The film wisely avoids overexplaining him too early, although some viewers may wish his backstory received slightly more development before the credits rolled. From a review perspective, Pitfall feels like a throwback to gritty woodland horror films from the 2000s, except with stronger emotional storytelling than many of its influences.
It does not reinvent horror, nor does it pretend to be above genre conventions. Instead, it embraces them while adding enough psychological depth and survival tension to stand apart from the endless wave of forgettable forest slashers flooding streaming platforms.
Importantly, Pitfall is not based on a true story. Despite its grounded survival setup and realistic hunter character, the film is entirely fictional.
That said, the movie intentionally plays with realism enough to make viewers briefly question whether someone genuinely could build an entire hunting system deep in isolated woods unnoticed. Which is honestly not the comforting thought anyone wants before their next hiking trip.
As for a possible sequel, nothing has been officially confirmed yet. However, rumours surrounding a follow-up have already started circulating among horror fans after the film’s ending strongly hinted the story could continue.
Reports suggest the creative team may already have broader ideas for expanding the world further, though there is currently no confirmation of a second film. Fans are certainly hoping for one.
If a sequel does happen, it would likely explore the wider history behind the woods, the earlier disappearances teased throughout the movie, and whether the hunter truly acted alone.
The opening sequence involving the mother and child also feels intentionally unfinished, almost like the film is planting seeds for a larger mythology later on. There is clearly room to expand this story without losing the survival horror tension that made the first film effective.
At the same time, the production team appears cautious about rushing into another chapter too quickly. According to early reports surrounding the project, there may already be a long-term conclusion imagined for the wider story, but not one intended to happen immediately.
Given how streaming horror franchises now thrive on interconnected sequels and expanding lore, it would not be surprising if Pitfall eventually developed into a larger series. The ending certainly does not feel designed as a hard stop.
For international viewers wondering where to watch the film, Pitfall first screened virtually at Panic Fest 2026, with wider distribution expected later through streaming and digital platforms.
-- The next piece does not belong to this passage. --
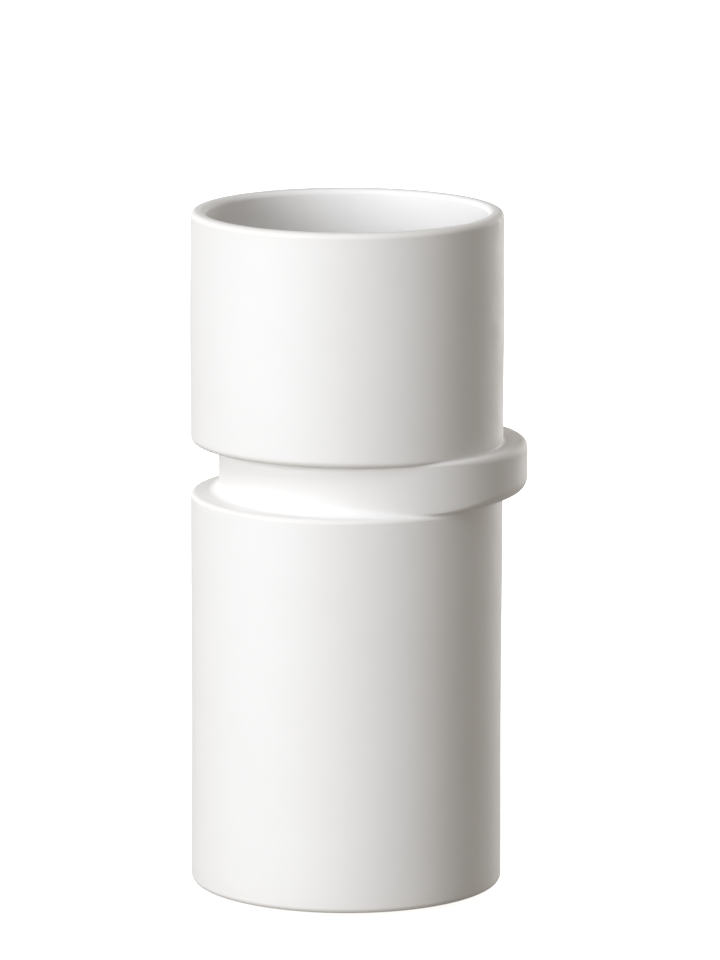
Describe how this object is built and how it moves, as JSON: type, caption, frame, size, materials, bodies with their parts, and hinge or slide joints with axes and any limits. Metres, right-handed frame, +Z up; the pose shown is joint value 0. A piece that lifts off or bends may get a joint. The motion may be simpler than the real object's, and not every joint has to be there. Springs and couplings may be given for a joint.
{
  "type": "flower vase",
  "caption": "Matte white ceramic vase: a tall cylinder in two sections with a sideways-shifted ring between them, open at the top, standing on small pads.",
  "frame": {"origin": "on the ground, at the bottom centre of the vase's bounding box", "axes": "+Z up along the vase, +X the way the ring is shifted sideways"},
  "size_m": [0.1198, 0.11, 0.242],
  "materials": {
    "glazed_ceramic": "matte white glaze",
    "pad_rubber": "matte off-white soft rubber"
  },
  "bodies": {
    "root": {"lower_cylinder": "glazed_ceramic", "offset_ring": "glazed_ceramic", "upper_cylinder": "glazed_ceramic", "foot_pad_1": "pad_rubber", "foot_pad_2": "pad_rubber", "foot_pad_3": "pad_rubber", "foot_pad_4": "pad_rubber"}
  },
  "joints": []
}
Industry reports suggest the movie could later arrive on major international horror-friendly services including premium video-on-demand platforms and genre streaming catalogues depending on regional licensing deals. Broader release details are still unfolding, but horror audiences outside North America are unlikely to wait too long before it appears digitally.
In the end, Pitfall works because it remembers horror should still be entertaining even while exploring grief and trauma. It is brutal without becoming empty, emotional without drowning in self-importance, and tense enough to make audiences reconsider every harmless forest hiking trail forever.
The final act may rush through too many ideas too quickly, but the film still delivers a grimly effective survival nightmare packed with memorable kills, strong performances and enough unresolved mystery to leave viewers debating what really happened in those woods long after the credits roll. So honestly, would you rather risk the pit… or take your chances running through the forest with that hunter somewhere behind you?